Trying something new. Hmmmm. What kind of thing? There’s evidence that something as trivial as changing the path you use when you walk home from the subway can rewire your brain for the better. But beyond tweaking your habit trail, there are more meaningful pursuits you might try, or adopt. Two years ago, while on a fellowship that cut my teaching load in half and brought me from New York City to a bucolic liberal arts campus a couple of hours away, I had enough newfound headspace to write a piece for the New York Times and soon thereafter accepted an offer to launch Praxis here at Big Think. I had no idea if I’d be able to keep up the writing while being a dad and a teacher and a runner, but I thought I’d give it a try. The experience has been busy, yes, but manageable, and a few months later I started blogging for The Economist as well. Adding new activities to my plate—not just any activities, but stuff I really enjoyed doing and had some affinity for—seems to have given me a new source of energy, and sometimes when I’m exhausted I’m also, strangely, exhilarated.

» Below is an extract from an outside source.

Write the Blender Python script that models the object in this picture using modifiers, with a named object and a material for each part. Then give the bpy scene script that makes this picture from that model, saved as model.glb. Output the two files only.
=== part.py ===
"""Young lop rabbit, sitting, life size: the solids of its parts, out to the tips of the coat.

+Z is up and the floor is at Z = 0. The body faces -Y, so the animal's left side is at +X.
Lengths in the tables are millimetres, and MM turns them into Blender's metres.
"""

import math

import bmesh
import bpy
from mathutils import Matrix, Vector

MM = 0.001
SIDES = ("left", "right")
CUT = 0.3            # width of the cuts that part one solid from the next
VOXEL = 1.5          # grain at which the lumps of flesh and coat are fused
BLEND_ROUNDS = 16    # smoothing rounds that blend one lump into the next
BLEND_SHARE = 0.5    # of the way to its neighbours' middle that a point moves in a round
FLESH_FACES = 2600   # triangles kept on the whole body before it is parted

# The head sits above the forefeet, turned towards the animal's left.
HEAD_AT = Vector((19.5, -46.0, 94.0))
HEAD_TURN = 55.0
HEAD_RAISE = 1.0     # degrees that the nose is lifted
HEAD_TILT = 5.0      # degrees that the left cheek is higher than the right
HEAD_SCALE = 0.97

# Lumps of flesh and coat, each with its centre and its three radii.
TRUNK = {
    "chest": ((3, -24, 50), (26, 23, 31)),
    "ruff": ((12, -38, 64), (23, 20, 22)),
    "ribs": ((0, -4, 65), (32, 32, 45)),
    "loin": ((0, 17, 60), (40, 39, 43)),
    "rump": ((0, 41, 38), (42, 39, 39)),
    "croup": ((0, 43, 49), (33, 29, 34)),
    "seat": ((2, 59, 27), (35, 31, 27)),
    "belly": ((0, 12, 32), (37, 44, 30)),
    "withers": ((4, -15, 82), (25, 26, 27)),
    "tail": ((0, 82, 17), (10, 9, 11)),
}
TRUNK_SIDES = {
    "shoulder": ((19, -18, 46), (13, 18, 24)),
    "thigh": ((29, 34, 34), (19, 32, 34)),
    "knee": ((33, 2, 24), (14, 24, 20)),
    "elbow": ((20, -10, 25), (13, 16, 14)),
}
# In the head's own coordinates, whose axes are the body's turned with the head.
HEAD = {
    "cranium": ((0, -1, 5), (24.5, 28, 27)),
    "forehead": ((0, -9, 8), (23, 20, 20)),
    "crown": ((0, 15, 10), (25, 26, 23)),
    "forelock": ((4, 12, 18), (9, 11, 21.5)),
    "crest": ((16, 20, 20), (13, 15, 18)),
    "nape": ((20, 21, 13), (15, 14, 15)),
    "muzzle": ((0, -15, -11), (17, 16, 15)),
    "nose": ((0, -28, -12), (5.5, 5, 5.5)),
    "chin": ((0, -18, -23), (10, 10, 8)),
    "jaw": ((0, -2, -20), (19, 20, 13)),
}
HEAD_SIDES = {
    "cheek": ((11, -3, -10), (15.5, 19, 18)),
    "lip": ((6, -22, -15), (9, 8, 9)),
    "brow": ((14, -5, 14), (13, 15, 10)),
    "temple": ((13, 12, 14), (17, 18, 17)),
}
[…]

Modern capitalist society bears part of the blame for generating generations of “monomaths.” A monomath, in Trigger’s words, is “a person with a narrow mind, a one-track brain, a bore, a super-specialist, an expert with no other interests.” You can’t have a modern economy without some degree of specialization, but taken too far the division of labor turns individuals, in Marx’s words, into automatons, “appendage[s] of the machine.” It’s the price we pay for our species’ relentless progress and ever-increasing gains in productivity:
For as soon as the distribution of labour comes into being, each man has a particular, exclusive sphere of activity, which is forced upon him and from which he cannot escape. He is a hunter, a fisherman, a herdsman, or a critical critic, and must remain so if he does not want to lose his means of livelihood. (from Marx’s German Ideology)

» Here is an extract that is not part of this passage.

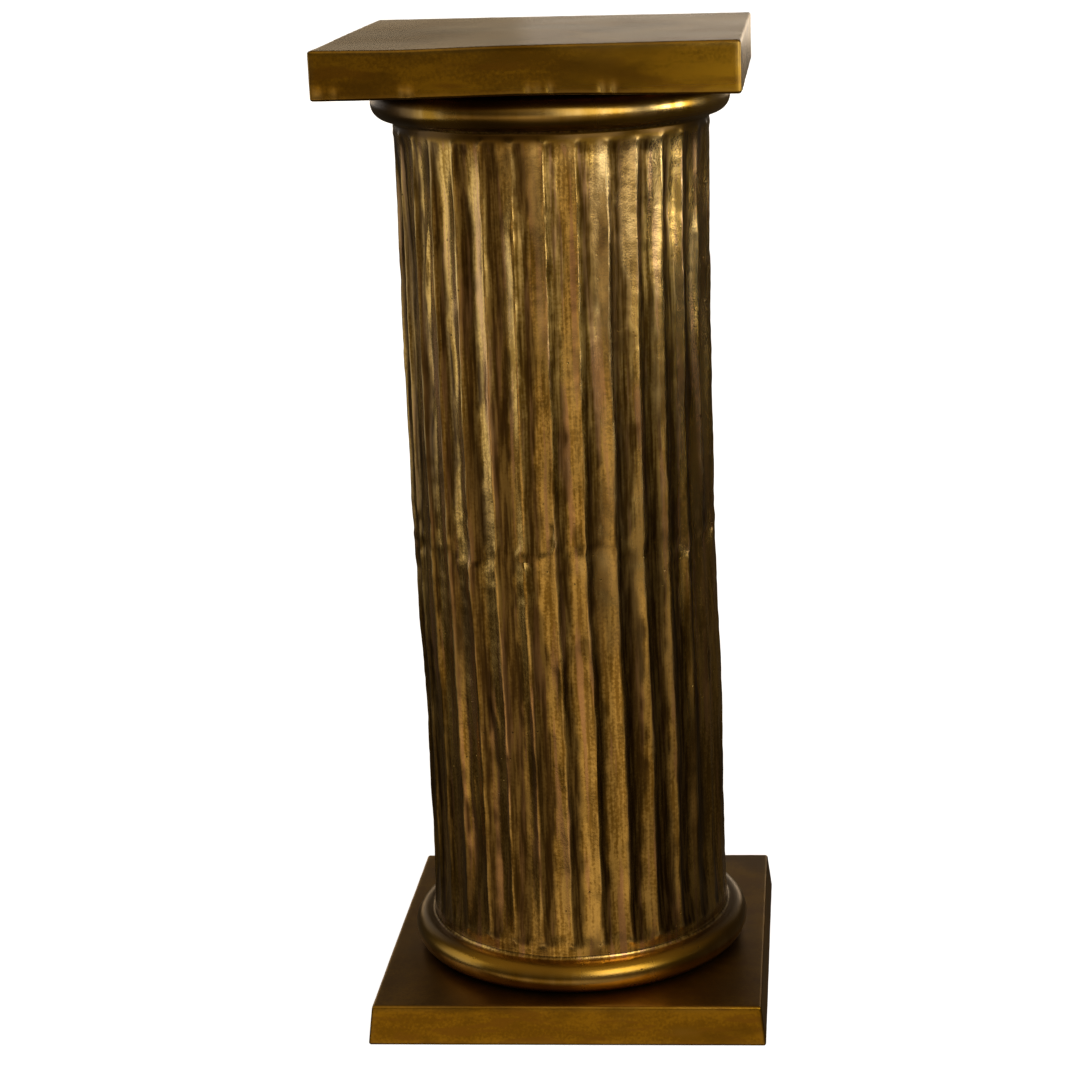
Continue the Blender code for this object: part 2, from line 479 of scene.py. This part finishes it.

Does this conundrum sound familiar? You can raise your skeptical eyebrows, all my critical critics, about the plausibility or desirability of Marx’s alternative—my students certainly do—but close your eyes and imagine this for a second:
[I]n communist society, where nobody has one exclusive sphere of activity but each can become accomplished in any branch he wishes, society regulates the general production and thus makes it possible for me to do one thing today and another tomorrow, to hunt in the morning, fish in the afternoon, rear cattle in the evening, criticise after dinner, just as I have a mind, without ever becoming hunter, fisherman, herdsman or critic. This fixation of social activity, this consolidation of what we ourselves produce into an objective power above us, growing out of our control, thwarting our expectations, bringing to naught our calculations, is one of the chief factors in historical development up till now.

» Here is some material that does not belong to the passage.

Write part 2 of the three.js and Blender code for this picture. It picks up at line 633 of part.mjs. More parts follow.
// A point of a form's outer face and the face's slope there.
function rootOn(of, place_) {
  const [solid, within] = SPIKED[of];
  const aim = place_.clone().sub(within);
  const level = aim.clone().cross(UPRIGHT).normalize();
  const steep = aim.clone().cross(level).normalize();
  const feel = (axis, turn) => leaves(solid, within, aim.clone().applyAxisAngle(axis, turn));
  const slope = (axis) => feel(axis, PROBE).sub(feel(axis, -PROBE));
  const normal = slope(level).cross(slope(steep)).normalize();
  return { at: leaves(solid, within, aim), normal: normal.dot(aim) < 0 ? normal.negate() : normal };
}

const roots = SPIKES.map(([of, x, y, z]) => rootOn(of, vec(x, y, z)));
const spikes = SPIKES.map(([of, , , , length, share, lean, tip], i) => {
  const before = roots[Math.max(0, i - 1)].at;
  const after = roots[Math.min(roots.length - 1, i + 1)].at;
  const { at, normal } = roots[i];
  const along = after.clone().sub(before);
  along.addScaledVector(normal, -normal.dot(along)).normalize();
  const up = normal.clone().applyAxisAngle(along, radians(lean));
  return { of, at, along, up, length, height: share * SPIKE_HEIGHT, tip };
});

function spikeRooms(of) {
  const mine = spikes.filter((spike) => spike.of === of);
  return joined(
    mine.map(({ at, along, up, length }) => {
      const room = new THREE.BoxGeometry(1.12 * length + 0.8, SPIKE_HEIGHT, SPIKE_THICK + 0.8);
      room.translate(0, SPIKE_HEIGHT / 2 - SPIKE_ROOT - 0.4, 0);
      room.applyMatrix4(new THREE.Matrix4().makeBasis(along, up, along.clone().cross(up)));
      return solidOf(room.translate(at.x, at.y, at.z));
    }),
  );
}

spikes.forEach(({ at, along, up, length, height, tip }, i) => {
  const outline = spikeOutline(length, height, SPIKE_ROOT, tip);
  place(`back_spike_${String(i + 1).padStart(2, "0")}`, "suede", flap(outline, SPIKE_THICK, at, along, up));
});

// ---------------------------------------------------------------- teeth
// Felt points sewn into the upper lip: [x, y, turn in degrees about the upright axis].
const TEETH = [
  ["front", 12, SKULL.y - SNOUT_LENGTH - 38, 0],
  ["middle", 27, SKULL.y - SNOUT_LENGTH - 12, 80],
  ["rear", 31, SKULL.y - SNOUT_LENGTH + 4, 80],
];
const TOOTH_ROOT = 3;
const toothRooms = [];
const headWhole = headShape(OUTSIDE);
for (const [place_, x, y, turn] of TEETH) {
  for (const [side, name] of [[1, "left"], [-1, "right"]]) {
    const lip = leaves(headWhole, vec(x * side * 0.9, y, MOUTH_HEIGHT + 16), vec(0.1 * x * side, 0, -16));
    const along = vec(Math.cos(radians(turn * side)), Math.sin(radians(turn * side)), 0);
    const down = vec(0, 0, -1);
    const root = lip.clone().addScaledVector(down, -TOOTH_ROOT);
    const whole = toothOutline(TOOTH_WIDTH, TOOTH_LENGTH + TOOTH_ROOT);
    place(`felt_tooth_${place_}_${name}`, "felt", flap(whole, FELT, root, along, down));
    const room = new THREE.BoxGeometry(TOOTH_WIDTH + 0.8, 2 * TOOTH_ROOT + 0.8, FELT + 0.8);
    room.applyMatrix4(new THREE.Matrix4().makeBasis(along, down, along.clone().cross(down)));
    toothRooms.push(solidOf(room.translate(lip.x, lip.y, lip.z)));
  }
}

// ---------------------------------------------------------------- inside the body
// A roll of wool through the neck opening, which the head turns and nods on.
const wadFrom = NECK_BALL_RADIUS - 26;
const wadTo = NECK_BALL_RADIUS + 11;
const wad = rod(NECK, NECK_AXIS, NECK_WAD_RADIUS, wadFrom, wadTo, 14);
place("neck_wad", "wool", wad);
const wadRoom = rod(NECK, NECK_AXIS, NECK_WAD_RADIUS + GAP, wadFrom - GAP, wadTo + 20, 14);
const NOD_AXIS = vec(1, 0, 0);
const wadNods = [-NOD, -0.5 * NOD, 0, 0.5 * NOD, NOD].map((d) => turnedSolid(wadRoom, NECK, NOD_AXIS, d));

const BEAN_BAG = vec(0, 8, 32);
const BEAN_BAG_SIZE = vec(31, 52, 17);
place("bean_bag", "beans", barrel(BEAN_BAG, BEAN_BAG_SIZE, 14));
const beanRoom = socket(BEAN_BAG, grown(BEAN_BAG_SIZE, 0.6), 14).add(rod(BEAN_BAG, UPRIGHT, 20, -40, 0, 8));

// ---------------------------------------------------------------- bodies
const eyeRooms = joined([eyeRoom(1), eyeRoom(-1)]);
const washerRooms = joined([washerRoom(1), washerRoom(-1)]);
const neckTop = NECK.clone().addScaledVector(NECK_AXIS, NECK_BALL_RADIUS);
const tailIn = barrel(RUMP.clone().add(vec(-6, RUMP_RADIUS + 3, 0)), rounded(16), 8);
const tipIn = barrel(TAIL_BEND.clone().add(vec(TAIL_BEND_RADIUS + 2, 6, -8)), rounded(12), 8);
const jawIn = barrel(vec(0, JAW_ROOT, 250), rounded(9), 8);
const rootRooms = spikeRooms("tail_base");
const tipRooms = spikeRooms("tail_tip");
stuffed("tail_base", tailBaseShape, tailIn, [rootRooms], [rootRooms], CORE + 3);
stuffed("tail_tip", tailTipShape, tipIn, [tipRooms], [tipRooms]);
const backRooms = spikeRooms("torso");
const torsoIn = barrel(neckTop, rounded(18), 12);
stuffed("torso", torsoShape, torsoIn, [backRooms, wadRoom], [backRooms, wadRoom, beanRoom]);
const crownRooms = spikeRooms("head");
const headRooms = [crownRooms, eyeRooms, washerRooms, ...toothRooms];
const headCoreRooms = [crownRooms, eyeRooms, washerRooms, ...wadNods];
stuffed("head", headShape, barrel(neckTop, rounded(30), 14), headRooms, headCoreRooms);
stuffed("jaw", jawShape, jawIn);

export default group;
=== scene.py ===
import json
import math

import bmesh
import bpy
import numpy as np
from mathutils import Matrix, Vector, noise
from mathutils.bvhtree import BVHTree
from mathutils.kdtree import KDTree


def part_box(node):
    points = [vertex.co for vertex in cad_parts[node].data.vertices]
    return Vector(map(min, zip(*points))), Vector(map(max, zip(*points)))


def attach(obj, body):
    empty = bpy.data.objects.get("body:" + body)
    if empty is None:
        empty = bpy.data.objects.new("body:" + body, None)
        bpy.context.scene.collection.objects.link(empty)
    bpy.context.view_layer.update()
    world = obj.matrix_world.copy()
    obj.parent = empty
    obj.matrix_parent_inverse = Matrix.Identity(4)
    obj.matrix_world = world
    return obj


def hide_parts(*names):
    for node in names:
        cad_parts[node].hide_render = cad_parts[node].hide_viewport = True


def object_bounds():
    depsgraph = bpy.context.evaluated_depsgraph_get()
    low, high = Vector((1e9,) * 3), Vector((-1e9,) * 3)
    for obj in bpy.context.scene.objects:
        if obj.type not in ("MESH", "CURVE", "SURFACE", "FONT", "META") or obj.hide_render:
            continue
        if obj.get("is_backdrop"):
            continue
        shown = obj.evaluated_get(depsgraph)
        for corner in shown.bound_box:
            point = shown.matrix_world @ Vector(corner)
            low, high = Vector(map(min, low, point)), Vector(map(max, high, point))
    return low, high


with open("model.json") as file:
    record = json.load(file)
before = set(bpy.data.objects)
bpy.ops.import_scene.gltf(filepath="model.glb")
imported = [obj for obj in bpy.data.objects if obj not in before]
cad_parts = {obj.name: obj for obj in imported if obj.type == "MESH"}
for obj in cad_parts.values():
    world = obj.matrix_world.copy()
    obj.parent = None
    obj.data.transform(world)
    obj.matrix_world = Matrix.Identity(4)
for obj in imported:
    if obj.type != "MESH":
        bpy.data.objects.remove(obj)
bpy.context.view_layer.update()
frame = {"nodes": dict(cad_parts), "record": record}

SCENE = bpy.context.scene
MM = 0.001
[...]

Few of us can dream of becoming such radical polymaths. (And some of us may consider this extreme de-specialization to be nightmarish.) But it undervalues our lives to willingly enter into mindless ruts. If you’re in a rut, at least be aware of the fact, and let it spur you to take some action. Take that sabbatical, if you are lucky enough to get one. Make stuff. Pursue a new interest. Learn a new language. Stop this, start that. Consider career changes, even if you don’t actually make one. Do something new. Come on, it’s good for you.